- Input rows -

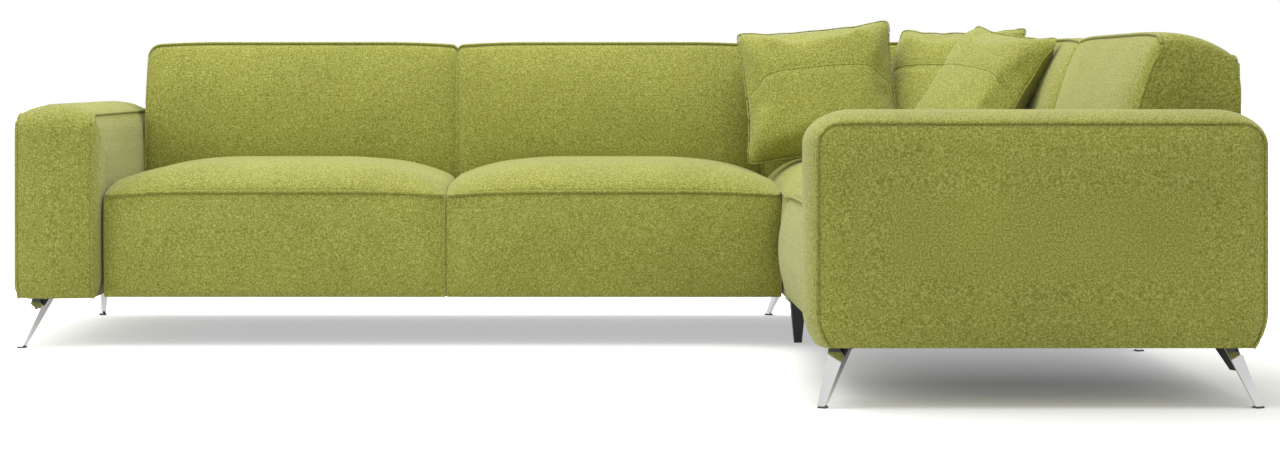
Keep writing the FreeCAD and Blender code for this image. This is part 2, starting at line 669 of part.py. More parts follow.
def wing_frame(module, wing, stop, seats):
    """Base frame, back frame, webbing and dust cover of a wing."""
    ends = ("seat_start", stop)
    between = ("rail_behind", "frame_front")
    low = ("bottom", "rail_top")
    rails = [board(wing, module + "_front_rail", ends, ("rail_front", "rail_behind"),
                   ("bottom", "spring_seat")),
             board(wing, module + "_rear_rail", ends, ("frame_front", "frame_rear"), low),
             board(wing, module + "_spring_rail", ends,
                   ("spring_rail", "spring_rail + rail_thickness"), ("rail_top", "spring_seat")),
             board(wing, module + "_joint_rail", (stop + " - rail_thickness", stop), between, low)]
    arm_rail = board(wing, module + "_arm_rail", ("seat_start", "seat_start + rail_thickness"),
                     between, low)
    rails.append(cut(module + "_arm_rail", arm_rail, arm_bolt_holes(module + "_frame", wing)))
    posts = [("seat_start", "seat_start + post_width"), (stop + " - post_width", stop)]
    if seats == 2:
        middle = ("seat_seam - rail_thickness / 2", "seat_seam + rail_thickness / 2")
        rails.append(board(wing, module + "_middle_rail", middle, between, low))
        posts.append(("seat_seam - post_width / 2", "seat_seam + post_width / 2"))
    group(module + "_base_frame", rails)
    group(module + "_back_frame", back_boards(module + "_back_frame", wing, ends, posts))
    group(module + "_webbing", webbing_bands(module + "_webbing", wing, ends))
    keep(module + "_dust_cover", board(wing, module + "_dust", ends, ("rail_front", "frame_rear"),
                                       ("arm_low", "bottom")))


def back_boards(name, wing, ends, posts):
    """Posts that stand on the rear rail and the top rail across them."""
    frame = ("frame_front", "frame_rear")
    pieces = [board(wing, "%s_post_%d" % (name, index), post, frame, ("rail_top", "top_rail_low"))
              for index, post in enumerate(posts)]
    pieces.append(board(wing, name + "_top", ends, frame, ("top_rail_low", "top_rail_high")))
    return pieces


def webbing_bands(name, wing, ends):
    """Bands of elastic webbing stretched across the front of a back frame."""
    bands = []
    room = "(top_rail_high - spring_seat - webbing_width - 2 * webbing_margin)"
    for index in range(int(SIZE["webbing_count"])):
        low = "spring_seat + webbing_margin + %d * %s / (webbing_count - 1)" % (index, room)
        bands.append(board(wing, "%s_%d" % (name, index), ends,
                           ("frame_front - webbing_thickness", "frame_front"),
                           (low, low + " + webbing_width")))
    return bands


def hook_profile(wing, depth, along):
    """Inverted hook: a plate on the end rail, a web over the receiver's lip and a tongue."""
    plate, slot = SIZE["plate_thickness"], SIZE["hook_slot"]
    high = levels.hook_top
    inner, outer = plate + slot, 2 * plate + slot
    points = [(0, high - SIZE["hook_plate_height"]), (plate, high - SIZE["hook_plate_height"]),
              (plate, high - plate), (inner, high - plate), (inner, high - SIZE["tongue_height"]),
              (outer, high - SIZE["tongue_height"]), (outer, high), (0, high)]
    return plate_solid(wing, depth, along, 1, points)


def receiver_profile(wing, depth, along):
    """Receiver: a plate on the corner's rail, a floor and a lip that the hook sits on."""
    plate, slot = SIZE["plate_thickness"], SIZE["hook_slot"]
    high = levels.hook_top
    low = high - SIZE["tongue_height"] - SIZE["tongue_room"]
    middle = 2 * SIZE["connector_space"] - plate - slot / 2
    near, far = middle - SIZE["lip_thickness"] / 2, middle + SIZE["lip_thickness"] / 2
    lip_top = high - plate - SIZE["touch_gap"]
    points = [(0, low), (far, low), (far, lip_top), (near, lip_top), (near, low + plate),
              (plate, low + plate), (plate, high), (0, high)]
    return plate_solid(wing, depth, along, -1, points)


def plate_solid(wing, depth, along, side, points):
    """Bent plate: an outline along and up, carried through the plate's width."""
    half = SIZE["plate_width"] / 2
    near = [place(wing, along + side * x, depth - half, z) for x, z in points]
    shift = place(wing, along, depth + half, 0) - place(wing, along, depth - half, 0)
    return Part.Face(Part.makePolygon(near + near[:1])).extrude(shift)


def connectors(module, wing, end):
    """Hooks on a wing's end rail and receivers on the corner's rail beside them."""
    space = SIZE["connector_space"]
    spots = [SIZE["hook_front"], SIZE["hook_rear"]]
    feature(module + "_hooks", Part.makeCompound(
        [hook_profile(wing, depth, end - space) for depth in spots]))
    return [receiver_profile(wing, depth, end + space) for depth in spots]


# Left wing.
spots = leg_spots()
spring_start = levels.rail_front + SIZE["rail_thickness"] / 2
span = SIZE["spring_span"]
arm_pad("left_arm_pad", "long")
arm_frame("left_arm_frame", "long")
arm_bolts("left_arm_bolts", "long")
wing_frame("left", "long", "left_stop", 2)
seat_pad("left_seat_pad_1", "long", SIZE["arm_width"], levels.seat_seam)
seat_pad("left_seat_pad_2", "long", levels.seat_seam, levels.left_end)
back_pad("left_back_pad_1", "long", SIZE["arm_width"], levels.seat_seam)
back_pad("left_back_pad_2", "long", levels.seat_seam, levels.left_end)
rear_panel("left_rear_panel", "long", SIZE["arm_width"], levels.left_end)
wires_1, clips_1 = springs("long", levels.seat_start, levels.seat_seam, spring_start, span)
wires_2, clips_2 = springs("long", levels.seat_seam, levels.left_stop, spring_start, span)
feature("left_seat_springs", Part.makeCompound(wires_1 + wires_2))
feature("left_spring_clips", Part.makeCompound(clips_1 + clips_2))
feature("left_glides", Part.makeCompound(legs("left", spots["left"])))
receivers = connectors("left", "long", levels.left_end)

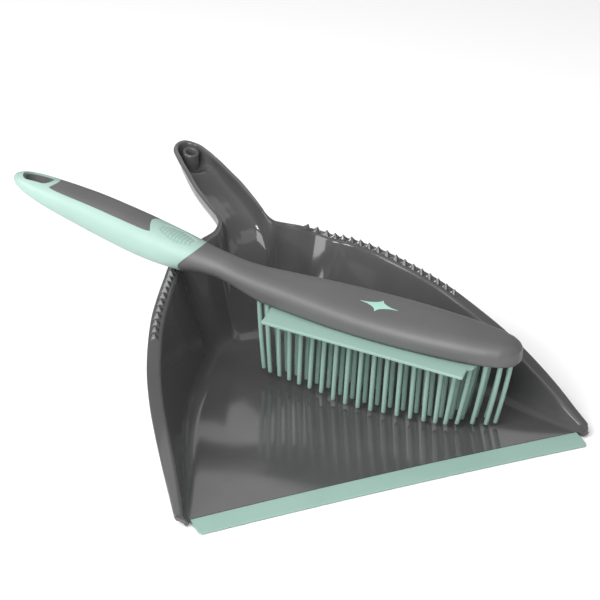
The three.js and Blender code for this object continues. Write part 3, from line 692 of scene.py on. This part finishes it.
def window_prism(grow):
    """The window's outline as a straight block, wider all round by grow."""
    end, flank = smooth_polyline(WINDOW_END, 4), smooth_polyline(WINDOW_FLANK, 4)
    notch = smooth_polyline(WINDOW_NOTCH, 5)
    half = [(s + grow, w) for s, w in end[:-1]] + [(flank[0][0] + grow, flank[0][1] + grow)]
    half += [(s, w + grow) for s, w in flank[1:-1]] + [(flank[-1][0] - grow, flank[-1][1] + grow)]
    half += [(s - grow, w) for s, w in notch[1:]]
    outline = half + [(s, -w) for s, w in half[-2:0:-1]]
    return weld(make("window", *prism(outline[::-1], WINDOW_SPAN["bottom"], 60)))


def slot_outline(grow, count=48):
    """Outline of the hanging hole, wider all round by grow: two half circles and two straights."""
    r, flat = HOLE["half_width"] + grow, HOLE["half_length"] - HOLE["half_width"]
    return [(HOLE["s"] + math.copysign(flat, math.cos(a)) + r * math.cos(a), r * math.sin(a))
            for a in angles(count, 0.5)]


def slot_solid(grow):
    """The hanging hole as a block that reaches right through the grip."""
    return weld(make("slot", *prism(slot_outline(grow), -10, 80)))


def brush_body(skin):
    """The rigid moulding: hollow head, neck, core inside the grip, window and the hanging hole's liner."""
    body = boolean(copy_of(skin, "brush_body_visual"), seam_solid(-GAP))
    core = skin_solid("core", CORE["start"], HOLE["s"] - CORE["before_hole"], CORE["skin"] + GAP, 3, 48)
    inlay = boolean(copy_of(skin, "inlay"), window_prism(0), "INTERSECT")
    block = skin_solid("inlay_block", WINDOW_SPAN["start"], WINDOW_SPAN["end"], 0, 1.2)
    inlay = boolean(inlay, block, "INTERSECT")
    start = HOLE["s"] - HOLE["half_length"] - HOLE["liner_reach"]
    end = HOLE["s"] + HOLE["half_length"] + HOLE["liner_reach"]
    eye = skin_solid("eye", start, end, CORE["ring_drop"], 1.2, 64)
    boolean(eye, slot_solid(HOLE["liner"]), "INTERSECT")
    for part in (core, inlay, eye):
        boolean(body, part, "UNION")
    recess = head_outline(HEAD["plate_inset"], INSERT["start"] - 0.4, INSERT["end"] + 0.4)
    boolean(body, weld(make("recess", *prism(recess, -3, HEAD["recess"]))))
    hollow = head_outline(HEAD["hollow_inset"], HEAD["hollow_from"], HEAD["hollow_to"])
    boolean(body, weld(make("hollow", *prism(hollow, 1, HEAD["hollow_top"]))))
    return boolean(body, slot_solid(0))


def grip(skin):
    """The soft sleeve round the core, with room for the window and the hanging hole's liner."""
    soft = boolean(copy_of(skin, "brush_grip_visual"), seam_solid(0), "INTERSECT")
    end = HOLE["s"] - CORE["before_hole"] + 0.4  # a little past the core's own end
    boolean(soft, skin_solid("bore", CORE["start"] - 4, end, CORE["skin"], 3, 48))
    boolean(soft, window_prism(GAP))
    return boolean(soft, slot_solid(HOLE["liner"] + GAP))


def finger_roots():
    """Roots on rings that follow the head's outline and round off at its end."""
    roots = []
    for ring in range(FINGER["rings"]):
        start, end = FINGER["start"] + ring * FINGER["end_gap"], FINGER["end"] - ring * FINGER["end_gap"]
        line = []
        for s, t in head_outline(FINGER["inset"] + ring * FINGER["row_gap"], start, end, 60):
            short = max(0, (FINGER["round_from"] - s) / (FINGER["round_from"] - start + 1.5))
            line.append(np.array([s, t * math.sqrt(1 - short**2)]))
        if ring == FINGER["rings"] - 1:
            line = [p for p in line if abs(p[1]) > FINGER["off_middle"]]
        lengths = [np.linalg.norm(line[(i + 1) % len(line)] - p) for i, p in enumerate(line)]
        total = sum(lengths)
        count = round(total / FINGER["pitch"])
        for k in range(count):
            d, i = total * (k + (ring % 2) * 0.5) / count, 0
            while d > lengths[i]:
                d, i = d - lengths[i], i + 1
            p = line[i] + (line[(i + 1) % len(line)] - line[i]) * d / lengths[i]
            if all(np.linalg.norm(q - p) > FINGER["apart"] for q in roots):
                roots.append(p)
    return roots


def finger_lean(s):
    """How far the tip leans along the brush: both ends of the head lean towards its middle."""
    if s < LEAN["head_from"]:
        return LEAN["head"] * min(1, (LEAN["head_from"] - s) / LEAN["head_over"])
    if s > LEAN["neck_from"]:
        return LEAN["neck"] * ((s - LEAN["neck_from"]) / LEAN["neck_over"]) ** LEAN["neck_curve"]
    return 0.0


def draw_in(s):
    """How far the fingers of the head end draw in and shorten."""
    return ramp((FINGER["drawn_from"] - s) / FINGER["drawn_over"]) ** 2


def finger_length(s):
    """Shortest at the head's end, longest just past its middle."""
    bulge = ramp((FINGER["bulge_reach"] - abs(s - FINGER["bulge_at"])) / FINGER["bulge_fade"])
    extra = ramp((s - FINGER["extra_from"]) / FINGER["extra_over"])
    return (FINGER["length"] - FINGER["drawn_shorter"] * draw_in(s) + FINGER["bulge"] * bulge
            + FINGER["extra"] * extra)


def finger(root, sides=14):
    """One tapered bristle with a small root fillet and a softened flat tip."""
    x0, y0 = root
    rings = []
    shaft = [(k / 12, 0) for k in range(1, 12)]
    for f, grow in [(0, 0.25), (0.014, 0.25), (0.022, 0.1), (0.035, 0), *shaft,
                    (0.990, 0), (0.996, -0.1), (1.0, -0.3)]:
        r = FINGER["root_r"] + (FINGER["tip_r"] - FINGER["root_r"]) * f + grow
        spread = FINGER["splay"] - FINGER["drawn_inwards"] * draw_in(x0)
        x, y = x0 + finger_lean(x0) * f**1.3, y0 * (1 + spread * f)
        z = 0.5 - (finger_length(x0) + 0.5) * f
        rings.append([(x + r * math.cos(a), y + r * math.sin(a), z) for a in reversed(angles(sides))])
    return tube(rings)


def blade():
    """Thin scraper plate beside the bristles: notched ends and softened edges."""
    inner = [p for p in head_outline(HEAD["plate_inset"] + 1.0, BLADE["start"], BLADE["end"]) if p[1] > 0]
    plate = weld(make("blade", *prism(inner[::-1] + BLADE_EDGE, -BLADE["below"], -BLADE["above"] + 0.14)))
    bm = bmesh.new()
    bm.from_mesh(plate.data)
    edges = [e for e in bm.edges if e.is_manifold and e.calc_face_angle(0) > 0.3]
    bmesh.ops.bevel(bm, geom=edges, offset=0.25, segments=3, profile=0.5, affect="EDGES")
    bm.to_mesh(plate.data)
    bm.free()
    return plate


def insert(skin):
    """The soft moulding under the head: base plate, scraper blade and fingers in one piece."""
    outline = head_outline(HEAD["plate_inset"] + 0.1, INSERT["start"] - 0.2, INSERT["end"] + 0.2)
    base = weld(make("brush_insert_visual", *prism(outline, -1, INSERT["above"])))
    boolean(base, copy_of(skin, "skin_cut"), "INTERSECT")
    boolean(base, blade(), "UNION")
    return boolean(base, weld(join("fingers", [finger(p) for p in finger_roots()])), "UNION")


skin = skin_solid("skin", pad=True)
for shape, material, slot, cad in (
        (brush_body(skin), SATIN, "grey_plastic", ["brush_body"]),
        (grip(skin), MINT, "mint_rubber", ["brush_grip"]),
        # The insert takes the darker copy of the mint rubber: painted shade on the same rubber as the grip.
        (insert(skin), MINT_SHADED, "mint_rubber", ["brush_insert", "brush_blade"])):
    finish_piece(shape, material, "brush", cad, matrix=TO_BRUSH)
bpy.data.objects.remove(skin)


def emblem():
    """A generic four-pointed sparkle, printed proud of the head's top."""
    centre, curve, rings = (EMBLEM["s"], EMBLEM["t"]), EMBLEM["curve"], EMBLEM["rings"]
    outline = []
    for a in angles(EMBLEM["points"]):
        c, s = abs(math.cos(a)) + 1e-9, abs(math.sin(a)) + 1e-9
        r = (c**curve + s**curve) ** (-1 / curve)
        outline.append((centre[0] + EMBLEM["long"] * r * math.cos(a),
                        centre[1] + EMBLEM["short"] * r * math.sin(a)))
    points, faces = [], []
    for layer in (-EMBLEM["sunk"], EMBLEM["proud"]):
        for k in range(rings):
            f = 1 - k / rings
            for s, t in outline:
                u, v = centre[0] + (s - centre[0]) * f, centre[1] + (t - centre[1]) * f
                points.append((u, v, skin_top(u, v) + layer))
        points.append((*centre, skin_top(*centre) + layer))
    n, block = len(outline), rings * len(outline) + 1
    for layer in (0, 1):
        for k in range(rings - 1):
            for j in range(n):
                a, b = layer * block + k * n + j, layer * block + k * n + (j + 1) % n
                faces.append((a, b, b + n, a + n) if layer else (a, a + n, b + n, b))
        last = layer * block + (rings - 1) * n
        for j in range(n):
            a, b = last + j, last + (j + 1) % n
            faces.append((a, b, last + n) if layer else (a, last + n, b))
    for j in range(n):
        a, b = j, (j + 1) % n
        faces.append((a, b, b + block, a + block))
    return weld(make("head_emblem", points, faces), 0.001)


finish_piece(emblem(), PRINT, "brush", matrix=TO_BRUSH, tidy=0.001)

# ------------------------------------------------------------------ floor, light and camera
BOX_CENTRE = (CAD_BOX[0] + CAD_BOX[1]) / 2
FLOOR = dict(half_size=4.0, drop=0.0004, grey=0.92)  # metres; just under the pan
CAMERA = dict(azimuth=-23.92, elevation=26.0, distance=1.5213, target=(0.0457, 0.1377, 0.0), lens=144.0)
# Each softbox: azimuth | elevation | distance in metres | width and height in metres | watts
LIGHTS = dict(
    key=(-50, 36, 1.4, (1.3, 1.3), 31),
    kicker=(-108, 32, 1.3, (0.35, 0.35), 7),
    fill=(62, 35, 1.8, (1.2, 0.9), 2),
    back=(160, 30, 1.9, (1.1, 0.6), 1.4),
    top=(10, 82, 1.5, (1.3, 1.3), 5),
)
WORLD_STRENGTH = 0.4


def floor():
    size, z = FLOOR["half_size"], CAD_BOX[0].z - FLOOR["drop"]
    corners = [(x * size, y * size, z) for x, y in ((-1, -1), (1, -1), (1, 1), (-1, 1))]
    plane = make("studio_floor", corners, [(0, 1, 2, 3)])
    mat, _, shader = nodes_of("studio_paper", (FLOOR["grey"],) * 3, 0.9)
    shader.inputs["Specular IOR Level"].default_value = 0.1
    plane.data.materials.append(mat)


def look_at(obj, target, azimuth, elevation, distance):
    """Places a light or camera by compass angle seen from the front, and aims it at the target."""
    a, e = math.radians(azimuth), math.radians(elevation)
    back = Vector((math.sin(a) * math.cos(e), -math.cos(a) * math.cos(e), math.sin(e)))
    obj.location = target + back * distance
    obj.rotation_euler = back.to_track_quat("Z", "Y").to_euler()
    bpy.context.scene.collection.objects.link(obj)


def softbox(name, azimuth, elevation, distance, size, watts):
    """Rectangular softbox aimed at the object."""
    light = bpy.data.lights.new(name, "AREA")
    light.shape, light.size, light.size_y = "RECTANGLE", *size
    light.energy = watts
    look_at(bpy.data.objects.new(name, light), BOX_CENTRE, azimuth, elevation, distance)


def camera():
    """The photograph's viewpoint."""
    data = bpy.data.cameras.new("camera")
    data.sensor_width, data.lens = 36.0, CAMERA["lens"]
    data.clip_start, data.clip_end = 0.05, 30.0
    obj = bpy.data.objects.new("camera", data)
    look_at(obj, Vector(CAMERA["target"]), CAMERA["azimuth"], CAMERA["elevation"], CAMERA["distance"])
    bpy.context.scene.camera = obj


def surroundings():
    """Even white light from all sides."""
    world = bpy.data.worlds.new("studio")
    world.use_nodes = True
    background = world.node_tree.nodes["Background"]
    background.inputs["Color"].default_value = (1, 1, 1, 1)
    background.inputs["Strength"].default_value = WORLD_STRENGTH
    bpy.context.scene.world = world


floor()
for name, settings in LIGHTS.items():
    softbox(name, *settings)
surroundings()
camera()
bpy.context.scene.view_settings.view_transform = "Standard"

- What you are asked to do -
Gather from the data above every line with the string "follow".

- Response -
Keep writing the FreeCAD and Blender code for this image. This is part 2, starting at line 669 of part.py. More parts follow.
    """Roots on rings that follow the head's outline and round off at its end."""